Curious about that? We’ll get to it, all in good time.
For now, let’s begin at the basics.
What is debt?
In its simplest form, debt is a sum of money that one party borrows from another. The borrower can be an individual, a company, a bank, or even the government. Similarly, the lender can also be an individual, a company, or a bank. The sum of money borrowed is to be repaid as per the terms and conditions of the contract between the lender and the borrower. Irrespective of the nature of the lender and the borrower, any kind of debt has three major components.
The tenure of repayment
The tenure is the period over which the borrower repays the money to the lender.
- The principal amount
The principal is the amount borrowed. This is the basic amount that the borrower needs to repay the lender.
- The interest component
The interest is an additional fee collected by the lender, in return for giving the borrower the flexibility to repay the amount borrowed slowly, over a longer tenure.
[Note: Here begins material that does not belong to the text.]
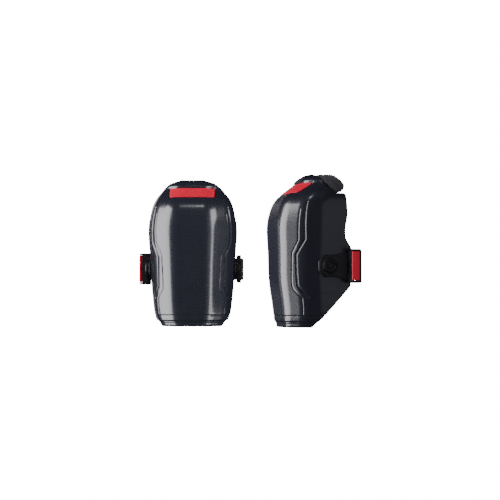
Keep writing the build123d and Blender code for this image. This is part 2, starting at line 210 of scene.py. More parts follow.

The different types of debt
Debt is a simple enough arrangement, isn’t it? One person borrows money from another, and then repays it over an agreed period of time with (or without interest). But here’s where things get interesting. Depending on different aspects, like the nature of the borrower or the lender, the instrument used to borrow, or the purpose of borrowing, debt can be of different kinds.
Let’s take a sneak peek into what some of the most common types of debt are.
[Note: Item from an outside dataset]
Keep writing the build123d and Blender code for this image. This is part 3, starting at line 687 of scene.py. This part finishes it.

Sometimes, lenders require a collateral security that they can fall back on in case the borrower defaults on the loan. For example, say you want to purchase a house, and you approach a bank for a home loan. The bank lends you the amount, and in return, secures the house you purchase as collateral for the loan. In the event that you fail to repay the loan, the bank can seize the asset and shield themselves from the loss arising on account of the default. These loans, which are backed by collaterals, are secured debts.
This one should be easy enough to figure out. A debt that is not backed by any collateral is known as an unsecured debt. In the case of unsecured debt, the lender relies on good faith and the borrower’s credit history as assurance that the loan will be repaid. Some examples of unsecured debt that you may have come across in everyday life include personal loans and credit cards. This leads us to the next kind of debt.
Credit card debt
This is the debt that accumulates as the outstanding balance on a credit card. Over time, as credit card users make purchases that they intend to pay for later, the amount of balance outstanding on the card increases. Generally, credit cards come with a due date, and if the borrower repays the amount of credit utilized within that date, no interest is charged. Late repayment, however, will carry interest.
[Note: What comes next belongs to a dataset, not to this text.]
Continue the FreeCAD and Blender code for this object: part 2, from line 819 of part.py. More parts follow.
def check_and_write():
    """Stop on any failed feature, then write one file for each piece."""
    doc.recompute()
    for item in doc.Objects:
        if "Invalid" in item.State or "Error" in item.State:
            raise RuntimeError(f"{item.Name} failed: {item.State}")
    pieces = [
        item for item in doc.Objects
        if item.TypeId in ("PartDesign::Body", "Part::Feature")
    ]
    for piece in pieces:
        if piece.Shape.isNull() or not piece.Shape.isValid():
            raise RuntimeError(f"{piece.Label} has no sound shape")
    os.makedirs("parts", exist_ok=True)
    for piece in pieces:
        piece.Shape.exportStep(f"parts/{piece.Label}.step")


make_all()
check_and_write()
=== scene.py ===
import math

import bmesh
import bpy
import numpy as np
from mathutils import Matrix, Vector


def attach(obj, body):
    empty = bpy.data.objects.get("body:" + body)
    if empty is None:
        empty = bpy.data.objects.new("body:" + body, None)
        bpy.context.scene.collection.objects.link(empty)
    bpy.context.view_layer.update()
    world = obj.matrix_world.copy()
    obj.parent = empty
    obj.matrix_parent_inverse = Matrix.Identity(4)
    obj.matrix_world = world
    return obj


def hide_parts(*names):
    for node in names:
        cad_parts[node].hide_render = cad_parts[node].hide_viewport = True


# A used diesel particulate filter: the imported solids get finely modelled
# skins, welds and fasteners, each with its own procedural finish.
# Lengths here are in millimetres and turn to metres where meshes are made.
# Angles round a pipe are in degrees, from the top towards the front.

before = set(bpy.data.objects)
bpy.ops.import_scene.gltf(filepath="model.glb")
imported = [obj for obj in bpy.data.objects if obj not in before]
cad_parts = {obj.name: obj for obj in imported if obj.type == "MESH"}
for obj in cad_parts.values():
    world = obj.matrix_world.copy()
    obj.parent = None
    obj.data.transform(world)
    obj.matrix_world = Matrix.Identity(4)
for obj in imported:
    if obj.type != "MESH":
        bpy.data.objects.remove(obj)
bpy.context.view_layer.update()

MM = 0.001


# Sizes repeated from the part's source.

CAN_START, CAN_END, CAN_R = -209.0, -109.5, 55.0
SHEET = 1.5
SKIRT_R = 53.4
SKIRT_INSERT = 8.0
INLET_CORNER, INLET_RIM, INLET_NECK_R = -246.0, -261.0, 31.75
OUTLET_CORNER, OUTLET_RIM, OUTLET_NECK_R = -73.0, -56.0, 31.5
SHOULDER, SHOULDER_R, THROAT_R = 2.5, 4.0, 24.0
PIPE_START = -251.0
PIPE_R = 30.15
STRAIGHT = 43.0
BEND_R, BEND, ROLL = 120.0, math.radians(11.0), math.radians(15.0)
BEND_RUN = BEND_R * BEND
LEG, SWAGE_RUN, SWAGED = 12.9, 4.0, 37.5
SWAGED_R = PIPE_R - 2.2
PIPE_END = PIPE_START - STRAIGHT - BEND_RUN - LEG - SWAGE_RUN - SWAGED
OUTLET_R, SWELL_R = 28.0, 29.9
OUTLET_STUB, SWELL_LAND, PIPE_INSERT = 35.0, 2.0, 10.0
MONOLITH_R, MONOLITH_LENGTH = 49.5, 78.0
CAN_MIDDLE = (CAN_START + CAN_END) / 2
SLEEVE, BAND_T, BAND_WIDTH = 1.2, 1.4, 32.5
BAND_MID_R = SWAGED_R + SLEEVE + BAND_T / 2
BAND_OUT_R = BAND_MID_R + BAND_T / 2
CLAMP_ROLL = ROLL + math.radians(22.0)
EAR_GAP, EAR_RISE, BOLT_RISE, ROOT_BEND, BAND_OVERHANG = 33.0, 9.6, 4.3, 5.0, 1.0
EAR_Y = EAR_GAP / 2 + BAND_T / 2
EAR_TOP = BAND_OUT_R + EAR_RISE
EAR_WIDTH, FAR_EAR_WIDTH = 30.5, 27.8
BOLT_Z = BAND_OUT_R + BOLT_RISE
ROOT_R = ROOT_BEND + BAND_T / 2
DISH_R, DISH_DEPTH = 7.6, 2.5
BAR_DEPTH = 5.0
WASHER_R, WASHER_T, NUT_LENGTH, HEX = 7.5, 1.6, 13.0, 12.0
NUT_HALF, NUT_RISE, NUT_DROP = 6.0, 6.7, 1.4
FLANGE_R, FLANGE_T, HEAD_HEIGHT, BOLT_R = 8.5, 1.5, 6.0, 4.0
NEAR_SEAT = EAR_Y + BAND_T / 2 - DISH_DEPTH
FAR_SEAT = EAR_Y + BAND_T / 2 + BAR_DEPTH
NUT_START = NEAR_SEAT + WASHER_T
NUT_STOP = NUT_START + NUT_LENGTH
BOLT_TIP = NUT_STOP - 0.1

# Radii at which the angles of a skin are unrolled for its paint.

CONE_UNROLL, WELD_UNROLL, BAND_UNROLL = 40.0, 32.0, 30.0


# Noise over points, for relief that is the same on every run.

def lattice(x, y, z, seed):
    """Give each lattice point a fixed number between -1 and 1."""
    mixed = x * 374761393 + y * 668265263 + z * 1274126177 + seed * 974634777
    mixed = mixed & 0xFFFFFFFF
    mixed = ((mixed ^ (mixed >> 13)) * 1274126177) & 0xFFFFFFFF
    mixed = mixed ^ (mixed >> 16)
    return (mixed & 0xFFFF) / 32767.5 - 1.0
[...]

Corporate debt, as you may have deciphered from the name, is debt that is accumulated by companies - both private and public. Companies require money for various purposes like business expansion, regular operations, or even a business process overhaul. While some companies resort to bank loans to fund these requirements, others issue debt instruments like bonds. In both cases - whether companies opt for loans or issue debt instruments - they will need to repay the corporate debt.
Government debt, also known as public debt, refers to the borrowings in the name of the government. Just like individuals and corporate entities, the government also requires funds to carry out its operations and complete various projects. The government, in such cases, can either resort to loans or issue debt instruments. The total outstanding debt of the government represents the government debt.
So, that sums up the basics of what debt is all about. More often than not, when you think of debt, you tend to place yourself in the position of a borrower. But switch it up a little and think of debt from the position of the lender. Can you lend to companies? Can you lend to the government? It turns out that you can. In fact, that’s what the debt market in India is all about. Just like the stock market, the debt market offers various opportunities for individual and institutional investors. Head to the next chapter to learn all about the debt and stock markets.
A quick recap
- Debt is a sum of money that one party borrows from another.
- The borrower can be an individual, a company, a bank, or even the government.
- Similarly, the lender can also be an individual, a company, or a bank.
- Any kind of debt has three major components: the principal, the interest and the repayment tenure.
- There are different kinds of debt, such as secured and unsecured debts, credit card debts, corporate debts and government debts.